O respeito ao espectador é atraente. “Os filmes não ‘entregam’ tudo mastigado, com conclusões prontas. Há muitas lacunas, silêncios, vazios a serem preenchidos pelo próprio espectador. Em vários deles, o filme parece não ter fim, pelo menos o “fim” a que estamos acostumados. Simplesmente não há um desfecho conclusivo, é como se a história continuasse depois que o filme termina. Essa falta de conclusões é uma característica muito interessante, pois cabe ao espectador decidir o que acontecerá com a narrativa, com os personagens. É como a vida que segue e segue”, pondera Graziela.

Denúncia

“O Círculo”, do diretor Jafar Panahi, mostra a realidade de nove mulheres marginalizadas na sociedade iraniana, mas até hoje não teve autorização para ser exibido no Irã.

Obras da nova safra são voltadas para o ritmo do cotidiano

Os “filmes de autor”, de diretores como Abbas Kiarostami, Jafar Panahi, Bahman Gobadi, Mohsen Makhmalbaf, Majid Majidi e Samira Makhmalbaf, têm, segundo a jornalista Graziela Cruz, o grande mérito de ir na contramão do “cinema, espetáculo” de Hollywood.

“Trata-se de um cinema que se volta para o olhar que degusta o ritmo do cotidiano, buscando nele o sentido para a vida. Os filmes dessa safra de diretores trazem para a tela a poesia escondida nas trivialidades do cotidiano, o protagonismo do ser humano com suas angústias, buscas e descobertas, as metáforas como caminho para a denúncia das injustiças”, analisa ela.
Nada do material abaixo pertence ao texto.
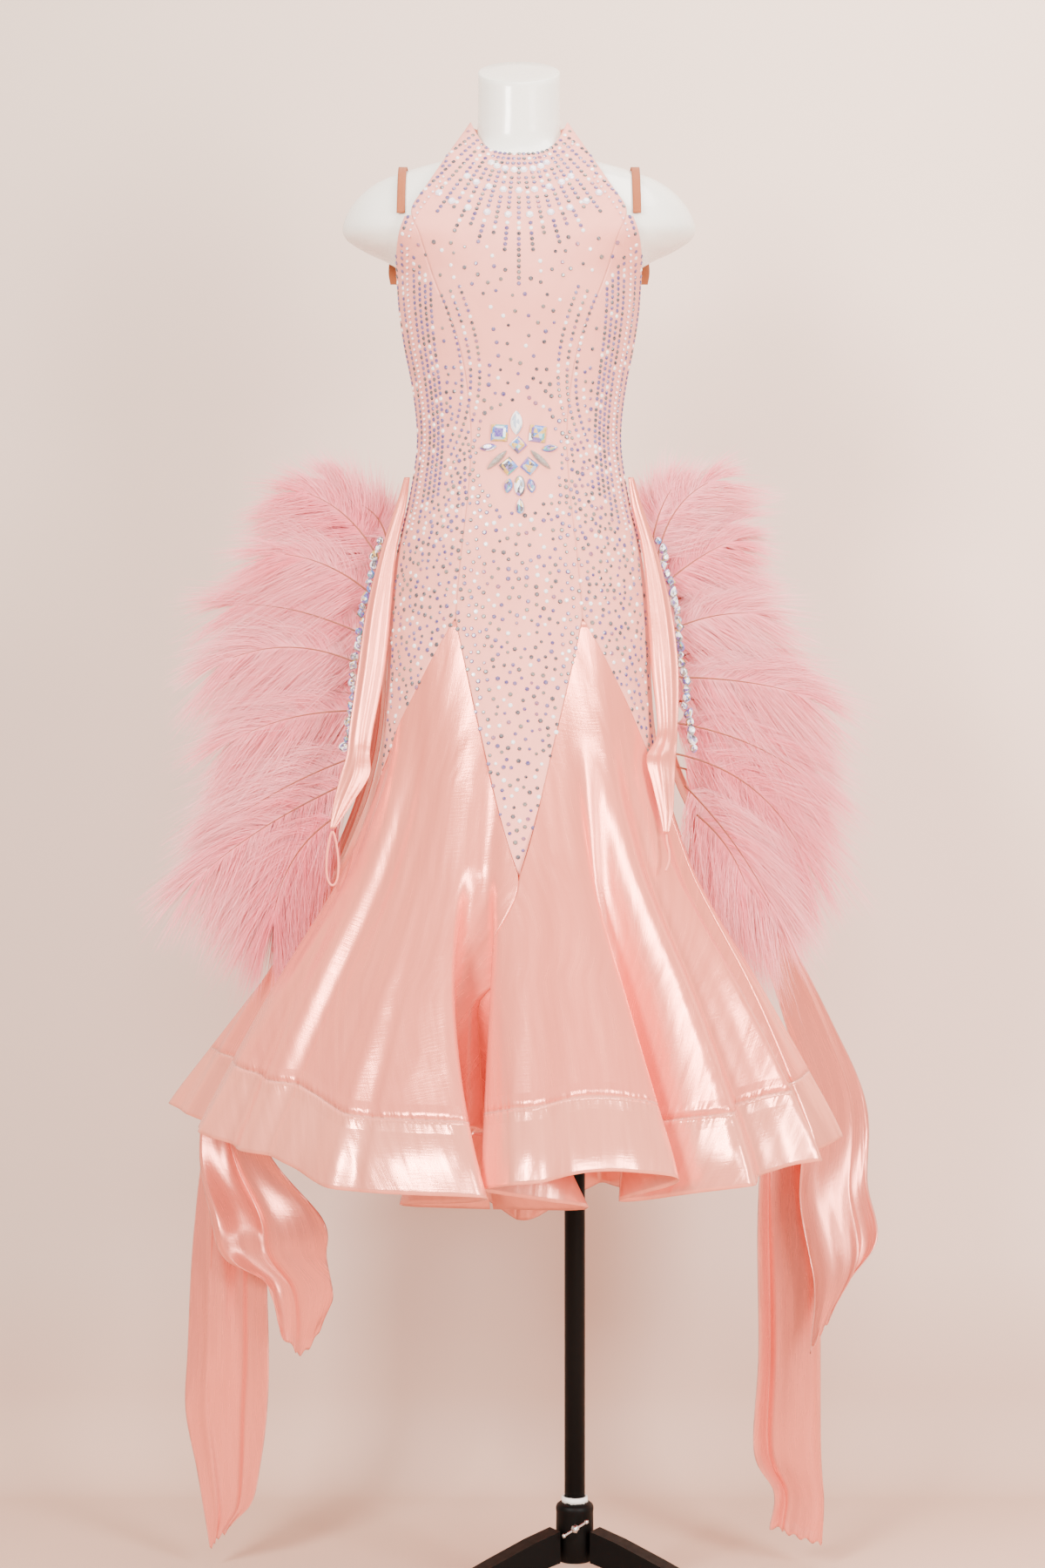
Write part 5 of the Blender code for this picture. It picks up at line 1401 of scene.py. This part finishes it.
class DRESS_OT_ornament(bpy.types.Operator):
    """Make the sewn stones of the waist ornament and of the chains beside the fans"""

    bl_idname = "dress.ornament"
    bl_label = "Large Stones"

    def execute(self, context):
        surface = cloth_surface(["front_panel_cloth"])
        rng = np.random.default_rng(40)
        for stone in ORNAMENT:
            low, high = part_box(stone.node)
            centre = (low + high) / 2
            hit, normal, _, _ = surface.ray_cast(Vector((centre.x, -1, centre.z)), Vector((0, 1, 0)))
            normal = -normal if normal.y > 0 else normal
            yaw, lean = np.arctan2(normal.x, -normal.y), np.arcsin(normal.z)
            turn = Matrix.Rotation(float(yaw), 4, "Z") @ Matrix.Rotation(-float(lean), 4, "X")
            turn = turn @ Matrix.Rotation(radians(stone.turn), 4, "Y")
            base = hit + normal * 0.0006
            facets = cut_stone(stone.cut, stone.width, stone.height, 0.0046)
            spun = np.array([[list(base + (turn @ Vector(p))) for p in face] for face in facets])
            mesh = facet_mesh(stone.node, spun, rng, [stone.palette])
            settle(linked(stone.node + "_cut", mesh), "figure", material("crystal"), [stone.node])
        path = column(CHAIN_ROWS, "x")
        for side, hand in ((1, "right"), (-1, "left")):
            facets, palettes = [], []
            height = CHAIN_ROWS[0].height
            while height > CHAIN_ROWS[-1].height:
                cut = ("pear", "square", "navette")[int(rng.integers(3))]
                size = rng.uniform(0.0085, 0.0120)
                made = cut_stone(cut, size, size * rng.uniform(1.0, 1.35), 0.0040)
                x = float(path(height)) + rng.uniform(-0.0025, 0.0025)
                spot = Vector((side * x, CHAIN_DEPTH + 0.001, height))
                turn = Matrix.Rotation(rng.uniform(-0.5, 0.5), 4, "Z")
                turn = turn @ Matrix.Rotation(rng.uniform(-0.6, 0.6), 4, "Y")
                facets.append(np.array([[list(spot + (turn @ Vector(p))) for p in face] for face in made]))
                palettes.append(rng.choice(["clear", "clear", "rainbow"]))
                height -= size * 0.95
            mesh = facet_mesh("crystal_edge", np.concatenate(facets), rng, palettes)
            piece = linked(f"crystal_edge_{hand}_cut", mesh)
            settle(piece, "figure", material("crystal"), ["crystal_edge_" + hand])
        return {"FINISHED"}


SMALL, PEARL, ROUND, LILAC = range(4)  # the kinds of small stone


def stone_lines():
    """The set lines of small stones: (x, z, size, kind), seen from the front."""
    found = []
    leans = np.linspace(-70, 70, 21)
    for n, lean in enumerate(leans):
        reach = 0.168 if lean == 0 else 0.118 - 0.040 * abs(lean) / 70 + 0.016 * (n % 2)
        for d in np.arange(0.008, reach, 0.0062):
            x = 0.046 * lean / 70 + d * sin(radians(lean * 0.72))
            z = 1.667 + 0.026 * abs(lean / 70) ** 3 - d * cos(radians(lean * 0.60))
            found.append((x, z, 0.95, LILAC if n % 2 else SMALL))
    for radius, count in ((0.030, 8), (0.056, 9), (0.086, 10)):
        for a in np.linspace(-60, 60, count):
            found.append((radius * 1.2 * sin(radians(a)), 1.668 - radius * cos(radians(a * 0.8)), 1.8, ROUND))
    for x in np.linspace(-0.0545, 0.0545, 36):
        found.append((x, 1.6625 + 0.047 * abs(x / 0.0556) ** 3.5, 0.9, PEARL))
        found.append((x * 1.06, 1.6555 + 0.040 * abs(x / 0.0556) ** 3.2, 0.9, SMALL))
    yoke = CHEST_ROWS[:7]
    armhole = through([r.height + r.lift for r in yoke], [r.half_width for r in yoke])
    for side in (-1, 1):
        for z in np.arange(1.676, 1.560, -0.0062):  # beside the armhole
            half = float(armhole(z))
            found.append((side * (half - 0.005), z, 0.95, LILAC))
            found.append((side * (half - 0.013), z - 0.003, 0.85, PEARL))
        for lane in range(7):
            for z in np.arange(1.570 - 0.010 * lane, 1.215 + 0.010 * lane, -0.0060):
                share = (1.57 - z) / 0.33
                x = float(WIDTH_AT(z)) * (0.985 - 0.042 * lane - 0.16 * lane / 6 * (share - 0.60) ** 2)
                found.append((side * x, z, 0.95, PEARL if lane == 2 else LILAC))
        for lane in range(3):  # the arcs that start on the bust
            for d in np.arange(0, 0.210, 0.0066):
                x = 0.086 - 0.010 * lane - 0.030 * sin(pi * d / 0.24) + 0.030 * (d / 0.21) ** 2
                found.append((side * x, 1.495 + 0.004 * lane - d, 0.85, SMALL if lane else LILAC))
    return found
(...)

“Alguns estudiosos chegam a ligar o novo cinema iraniano ao neorrealismo italiano dos anos 1940/50, por ambos compartilharem algumas características, como a ausência de filmagens dentro de estúdios, som direto, atores não profissionais, um tom de documentário em algumas produções e a não utilização de efeitos especiais. O cinema iraniano tem narrativa distinta e não utiliza o melodrama tal como o fazia o neorrealismo. E, sobretudo, as condições históricas e culturais são peculiares e fazem toda a diferença, se considerarmos o cinema como um produto cultural realizado dentro de um momento histórico”, observa.
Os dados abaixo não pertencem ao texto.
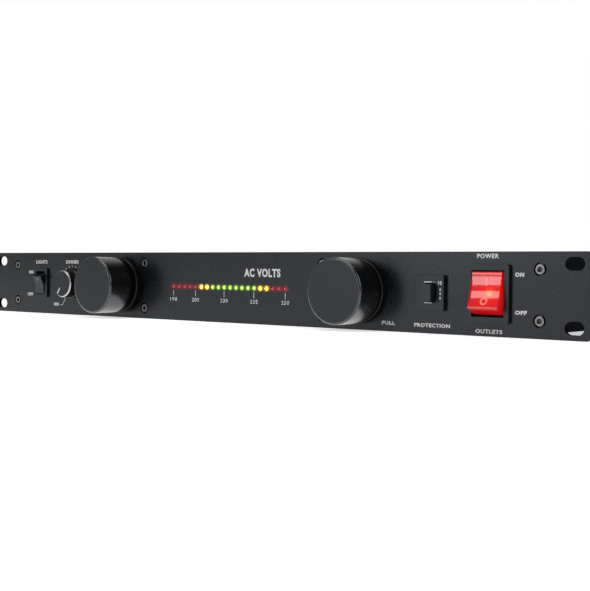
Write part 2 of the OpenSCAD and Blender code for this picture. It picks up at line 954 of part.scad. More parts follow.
// The push-on tabs and the earth stud on the tray's floor
module wire_terminals() {
    color("#c9b26a") {
        translate([stud_x, stud_y, case_floor])
            cylinder(r = stud_r, h = stud_h);
        for (z = [-tab_z[0], tab_z[0]]) {
            spade(lights_x, lights_set[7], z + switch_z);
            spade(breaker_x, breaker_depth, z);
        }
        for (x = [-tab_x, tab_x], z = [-tab_z[1], tab_z[1]])
            spade(power_x + x, power_set[7], z + switch_z);
    }
}

// Three openings or pins at the contact places of a coupler
module contact_places() {
    for (x = [-1, 1])
        translate([x * contact_dx, -contact_dz])
            children();
    translate([0, contact_dz])
        children();
}

module outlet(i) {
    face_y = case_d + rear_flange_t;
    color("#151618")
        translate([outlet_pos(i), 0, 0])
            difference() {
                union() {
                    along_y(case_d, face_y)
                        round_rect(outlet_flange[0], outlet_flange[1], 1.5);
                    along_y(case_d - outlet_depth, case_d)
                        square(outlet_body - [2, 2] * touch_gap, center = true);
                }
                along_y(face_y - moat_depth, face_y + past)
                    difference() {
                        coupler_shape(outlet_moat);
                        coupler_shape(outlet_core);
                    }
                along_y(face_y - contact_slot_depth, face_y + past)
                    contact_places()
                        square(contact_slot, center = true);
            }
}

module mains_inlet() {
    face_y = case_d + rear_flange_t;
    color("#151618")
        translate([inlet_x, 0, 0])
            difference() {
                union() {
                    along_y(case_d, face_y)
                        round_rect(inlet_flange[0], inlet_flange[1], 3);
                    along_y(case_d - outlet_depth, case_d)
                        square(inlet_body - [2, 2] * touch_gap, center = true);
                }
                along_y(face_y - moat_depth, face_y + past)
                    coupler_shape(inlet_recess);
                along_y(case_d - outlet_depth - past, case_d)
                    contact_places()
                        square(pin_size + [2, 2] * touch_gap, center = true);
                for (x = [-1, 1])
                    translate([x * inlet_screw_dx / 2, 0, 0])
                        along_y(case_d - past, face_y + past)
                            circle(screw_r + touch_gap);
            }
}

module inlet_pins() {
    color("#cfcab8")
        translate([inlet_x, 0, 0])
            along_y(case_d - outlet_depth - inlet_tab, case_d + rear_flange_t - pin_tip)
                contact_places()
                    square(pin_size, center = true);
}

module inlet_screws() {
    face_y = case_d + rear_flange_t;
    color("#9a9a96")
        for (x = [-1, 1])
            translate([inlet_x + x * inlet_screw_dx / 2, 0, 0])
                difference() {
                    union() {
                        along_y(face_y, face_y + cover_head_t)
                            circle(cover_head_r);
                        along_y(face_y - screw_len, face_y)
                            circle(screw_r);
                    }
                    along_y(face_y + cover_head_t / 2, face_y + cover_head_t + past)
                        circle(hex_r, $fn = 6);
                }
}

// A rail with one tab for each outlet; the tabs stand at x and reach from z0 to z1
module rail(x, y, z, z0, z1) {
    first = outlet_pos(outlet_count) - rail_past;
    translate([first, y, z - rail_h / 2])
        cube([outlet_x + 2 * rail_past - first, rail_t, rail_h]);
    for (i = [1 : outlet_count])
        translate([outlet_pos(i) + x - rail_tab / 2, y, z0])
            cube([rail_tab, case_d - outlet_depth - y, z1 - z0]);
}

module outlet_rails() {
    color("#c8a24c") {
        rail(-contact_dx, rail_y, -rail_z, -rail_z - rail_h / 2, 0);
        rail(contact_dx, rail_y, rail_z, -contact_dz - 2, rail_z + rail_h / 2);
        rail(0, earth_rail_y, contact_dz, 0, 2 * contact_dz);
    }
}

// A lead leaves each tab, pin and rail squarely: the routes begin and end with a short straight run along Y
module live_leads() {
    x = power_x - tab_x;
    low = switch_z - tab_z[1];
    high = switch_z + tab_z[1];
    color("#6b3f1f") {
        lead([[inlet_x - contact_dx, pin_back, -contact_dz], [inlet_x - contact_dx, 163, -contact_dz],
              [180, 148, -5], [176, 120, lead_z], [160, 75, lead_z], [breaker_x, 58, -10],
              [breaker_x, 43, -tab_z[0]], [breaker_x, breaker_tab_y, -tab_z[0]]]);
        lead([[breaker_x, breaker_tab_y, tab_z[0]], [breaker_x, 44, tab_z[0]], [154, 56, 8],
              [168, 60, 11], [x, 54, high], [x, 42, high], [x, power_tab_y, high]]);
        lead([[x, power_tab_y, low], [x, 42, low], [x, 54, -10], [166, 85, -13], [152, 140, -12],
              [rail_lead_x[0], 155, -rail_z], [rail_lead_x[0], rail_y - touch_gap, -rail_z]]);
    }
}

module neutral_leads() {
    x = power_x + tab_x;
    low = switch_z - tab_z[1];
    high = switch_z + tab_z[1];
    color("#2f5fa8") {
        lead([[inlet_x + contact_dx, pin_back, -contact_dz], [inlet_x + contact_dx, 163, -contact_dz],
              [197, 150, -5], [206, 120, lead_z], [206, 70, lead_z], [x, 54, -12], [x, 42, low],
              [x, power_tab_y, low]]);
        lead([[x, power_tab_y, high], [x, 42, high], [x, 54, 10], [172, 100, 12],
              [156, 145, 12], [rail_lead_x[1], 158, rail_z], [rail_lead_x[1], rail_y - touch_gap, rail_z]]);
    }
}

// The earth lead runs from the inlet to a stud on the tray, and on to the earth rail
module earth_leads() {
    reach = stud_r + touch_gap;
    color("#7fae3a") {
        lead([[inlet_x, pin_back, contact_dz], [inlet_x, 162, contact_dz], [188, 152, -4],
              [186, 142, -14], [188, stud_y, lead_z], [stud_x - reach, stud_y, lead_z]]);
        lead([[stud_x, stud_y + reach, lead_z], [stud_x, 148, lead_z], [190, 158, -13], [170, 160, -6],
              [158, 154, 0], [rail_lead_x[1], 156, contact_dz],
              [rail_lead_x[1], earth_rail_y - touch_gap, contact_dz]]);
    }
}

module supply_board() {
    color("#2f6b3f")
        translate([0, supply_y, supply_z + board_t / 2])
            cube([supply_size[0], supply_size[1], board_t], center = true);
}

// Four spacers carry the meter board on the panel, and four carry the supply board on the tray's floor
module board_spacers() {
    color("#c9b26a")
        for (i = [-1, 1], k = [-1, 1]) {
            translate([i * spacer_x, 0, k * spacer_z]) {
                along_y(0, meter_y)
                    circle(spacer_r);
                along_y(meter_y, meter_y + board_t + spacer_stub)
                    circle(screw_r);
            }
            translate([i * (supply_size[0] / 2 - supply_edge),
                       supply_y + k * (supply_size[1] / 2 - supply_edge), case_floor])
                cylinder(r = spacer_r, h = supply_standoff);
        }
}

// A laminated core with two windows that the coil fills
module transformer_core() {
    color("#6d7074")
        translate([core_x, supply_y, supply_z + board_t + core_size[2] / 2])
            difference() {
                cube(core_size, center = true);
                for (x = [-1, 1])
                    translate([x * (core_window + core_leg) / 2, 0, 0])
                        cube([core_window, core_size[1] + past, core_size[2] - 2 * core_leg], center = true);
            }
}

module transformer_coil() {
    color("#b9772f")
        translate([core_x, supply_y, supply_z + board_t + core_size[2] / 2])
            difference() {
                cube([core_leg + 2 * core_window - coil_gap, core_size[1] + coil_past,
                      core_size[2] - 2 * core_leg - coil_gap], center = true);
                cube([core_leg + coil_gap / 4, core_size[1] + coil_gap / 4, core_size[2]], center = true);
            }
}

module lamp_part(name) {
    if (name == "trim_ring") trim_ring();
    if (name == "guide_sleeve") guide_sleeve();
    if (name == "lamp_bracket") lamp_bracket();
    if (name == "slide_collar") slide_collar();
    if (name == "lamp_tube") lamp_tube();
    if (name == "lamp_knob") lamp_knob();
    if (name == "lamp_lens") lamp_lens();
    if (name == "lamp_strip") lamp_strip();
    if (name == "lamp_plug") lamp_plug();
}

front_panel();
panel_screws();
chassis_tray();
rear_panel();
top_cover();
cover_screws();
for (i = [0, 1], k = [0 : len(lamp_nodes) - 1])
    translate([side_of(i) * lamp_x, k > 2 ? -out_of(i) : 0, 0])
            mirror([i == 0 ? 1 : 0, 0, 0])
                lamp_part(lamp_nodes[k]);
lights_switch_frame();
lights_rocker();
dimmer_knob();
dimmer_shaft();
dimmer_pot();
dimmer_nut();
meter_board();
meter_chips();
red_leds();
yellow_leds();
green_leds();
breaker_frame();
breaker_button();
power_switch_frame();
power_rocker();
power_neon_lamp();
wire_terminals();
mains_inlet();
inlet_pins();
inlet_screws();
for (i = [1 : outlet_count])
    outlet(i);
outlet_rails();
live_leads();
neutral_leads();
earth_leads();
supply_board();
board_spacers();
transformer_core();
transformer_coil();
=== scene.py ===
# Rack voltmeter, one unit high: its looks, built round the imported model. The dictionaries give sizes in mm.
import json
import math

import bmesh
import bpy
from mathutils import Matrix, Vector


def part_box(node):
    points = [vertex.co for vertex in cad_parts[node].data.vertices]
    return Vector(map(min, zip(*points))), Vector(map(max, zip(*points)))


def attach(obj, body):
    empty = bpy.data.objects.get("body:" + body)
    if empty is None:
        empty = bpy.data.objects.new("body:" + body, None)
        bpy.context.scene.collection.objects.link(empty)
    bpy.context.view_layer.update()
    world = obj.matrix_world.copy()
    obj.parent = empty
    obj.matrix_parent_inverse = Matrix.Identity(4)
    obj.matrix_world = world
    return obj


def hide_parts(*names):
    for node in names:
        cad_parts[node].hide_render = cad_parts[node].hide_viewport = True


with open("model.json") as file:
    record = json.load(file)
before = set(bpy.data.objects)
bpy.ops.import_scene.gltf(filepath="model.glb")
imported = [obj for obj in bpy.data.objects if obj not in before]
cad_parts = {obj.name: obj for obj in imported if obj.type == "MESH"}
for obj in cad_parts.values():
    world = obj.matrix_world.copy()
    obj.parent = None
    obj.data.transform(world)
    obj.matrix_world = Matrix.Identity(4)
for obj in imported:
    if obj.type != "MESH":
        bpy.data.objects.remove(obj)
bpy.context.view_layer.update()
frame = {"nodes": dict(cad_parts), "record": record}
cadNodes = frame["nodes"]
bodyOf = {name: body for body, names in frame["record"]["behaviour"]["bodies"].items() for name in names}
mm = 0.001
panelFront = -2.5
print("stage: frame loaded,", len(cadNodes), "nodes")


def linear(hexColour):
    parts = [int(hexColour[i:i + 2], 16) / 255 for i in (1, 3, 5)]
    return [c / 12.92 if c <= 0.04045 else ((c + 0.055) / 1.055) ** 2.4 for c in parts] + [1.0]


def addNode(tree, kind, settings=None, links=None):
    node = tree.nodes.new(kind)
    for key, value in (settings or {}).items():
        if isinstance(key, str) and hasattr(node, key):
            setattr(node, key, value)
        else:
            node.inputs[key].default_value = value
    for key, source in (links or {}).items():
        tree.links.new(source, node.inputs[key])
    return node


def startMaterial(name):
    material = bpy.data.materials.new(name)
    material.use_nodes = True
    material.node_tree.nodes.clear()
    where = addNode(material.node_tree, "ShaderNodeTexCoord").outputs["Object"]
    return material, material.node_tree, where


def surface(name, dark, light, rough, patch=5.0, grain=0.5, depth=0.004, stretch=(1, 1, 1), **sockets):
    # patch: size of the soft changes of colour; grain and depth: size and height of the texture, all in mm
    material, tree, where = startMaterial(name)
    spread = addNode(tree, "ShaderNodeMapping", {"Scale": stretch}, {"Vector": where}).outputs[0]
    patches = addNode(tree, "ShaderNodeTexNoise", {"Scale": 1 / (patch * mm), "Detail": 3.0},
                      {"Vector": spread})
    grains = addNode(tree, "ShaderNodeTexNoise", {"Scale": 1 / (grain * mm), "Detail": 2.0},
                     {"Vector": spread})
    ramp = addNode(tree, "ShaderNodeMapRange", {"From Min": 0.3, "From Max": 0.7},
                   {"Value": patches.outputs[0]})
    colour = addNode(tree, "ShaderNodeMix", {"data_type": "RGBA", 6: linear(dark), 7: linear(light)},
                     {0: ramp.outputs[0]})
    gloss = addNode(tree, "ShaderNodeMapRange", {"From Min": 0.25, "From Max": 0.75, "To Min": rough[0],
                                                 "To Max": rough[1]}, {"Value": grains.outputs[0]})
    bump = addNode(tree, "ShaderNodeBump", {"Strength": 0.6, "Distance": depth * mm},
                   {"Height": grains.outputs[0]})
    shader = addNode(tree, "ShaderNodeBsdfPrincipled", sockets,
                     {"Base Color": colour.outputs[2], "Roughness": gloss.outputs[0],
                      "Normal": bump.outputs[0]})
    addNode(tree, "ShaderNodeOutputMaterial", None, {"Surface": shader.outputs[0]})
    return material


def shaderOf(material):
    return next(n for n in material.node_tree.nodes if n.type == "BSDF_PRINCIPLED")


def darkened(material, inner, start, end):
    # Goes over to an inner colour along Y, from start to end in mm: painted shade in a socket
    tree, shader = material.node_tree, shaderOf(material)
    where = next(n for n in tree.nodes if n.type == "TEX_COORD").outputs["Object"]
    depth = addNode(tree, "ShaderNodeSeparateXYZ", None, {0: where}).outputs[1]
    share = addNode(tree, "ShaderNodeMapRange", {"From Min": start * mm, "From Max": end * mm},
                    {"Value": depth})
    outer = shader.inputs["Base Color"].links[0].from_socket
    mixed = addNode(tree, "ShaderNodeMix", {"data_type": "RGBA", 7: linear(inner)},
                    {0: share.outputs[0], 6: outer})
    tree.links.new(mixed.outputs[2], shader.inputs["Base Color"])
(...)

Filmes revelam contradições e imposições morais

Os diretores do chamado “novo cinema iraniano” realizaram num primeiro momento, logo depois da Revolução Islâmica de 1979, e nas primeiras duas décadas, filmes mais humanistas, utilizando crianças como protagonistas de temas do cotidiano.

"Já no final dos anos 90 e depois de 2000, vários filmes passaram a apresentar um conteúdo de contestação política, crítica social e defesa dos direitos humanos, especialmente os das mulheres. É muito forte o recurso da metáfora para abordar a opressão social”, analisa a jornalista e professora Graziela Cruz.
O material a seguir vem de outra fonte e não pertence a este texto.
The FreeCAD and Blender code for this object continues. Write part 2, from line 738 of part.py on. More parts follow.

Segundo ela, diretores como Kiarostami e Makhmalbaf deixaram o país para ter mais liberdade de criação e outro grande nome, que é Jafar Panahi, foi condenado a seis anos de prisão domiciliar e 20 anos de proibição para dirigir filmes. Ainda assim, ele conseguiu fazer “Isso Não é Um Filme” e “Taxi”, enviar clandestinamente para fora do país e ganhar prêmios importantes no Festival de Cannes.

“Os filmes retratam questões humanas que perpassam toda e qualquer civilização (justiça, solidariedade, sentido da vida e da morte, solidão, esperança, ética) e ainda revelam as contradições da sociedade iraniana e os problemas decorrentes das imposições morais”, finaliza Graziela.